Battle of Okandjira Must Inspire Reparation Movement

THIS Wednesday one could not help but flash one’s mind back ten years ago to the very same date, April 9, 2004. Also one is very much mindful that on Sunday, our brothers and sisters in Rwanda, as indeed the whole world, were commemorating the 20th anniversary of the Genocide in Rwanda in a week in which one of the former colonial powers displayed typical colonial arrogance, akin to the same arrogance and intransigence that Germany has been showing with regard to the Genocide in Namibia.

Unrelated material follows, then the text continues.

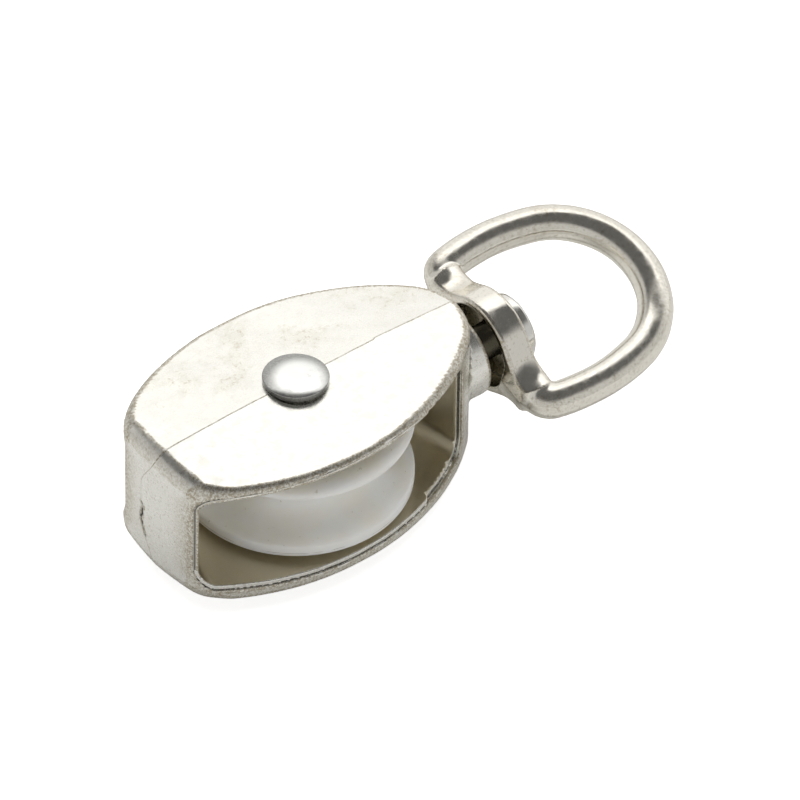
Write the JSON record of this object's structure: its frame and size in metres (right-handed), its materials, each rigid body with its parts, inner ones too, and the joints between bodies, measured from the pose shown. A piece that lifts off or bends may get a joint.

The similarities between the Namibian and Rwandese genocides are striking as much as they were similarly tragic. The 4-factor, 1904 for Namibia and then 1994 for Rwanda. In both thousands succumbed.

Ten years ago the Ovaherero Genocide Committee (OGC), today’s Ovaherero-Ovambanderu Genocide Foundation (OGF) that was launched a year earlier, in 2003, was gaining momentum in essence if not reaching the climax with the centenary commemoration of the 1904 Genocide. As much on Wednesday it was the 110th anniversary of the Battle of Okandjira, ten years after the centenary commemoration of the Genocide.

Since the Genocide and Reparation Movement has become a household name, and issues surrounding it now well known locally, regionally, continentally and internationally, it cannot be said that we are any closer to realising the main objective of the movement, which is reparation. That is why such commemorative days such as the Battle of Okandjira are increasingly becoming, and should become catalyst and rallying point for the further buttressing of the Genocide and Reparation Movement.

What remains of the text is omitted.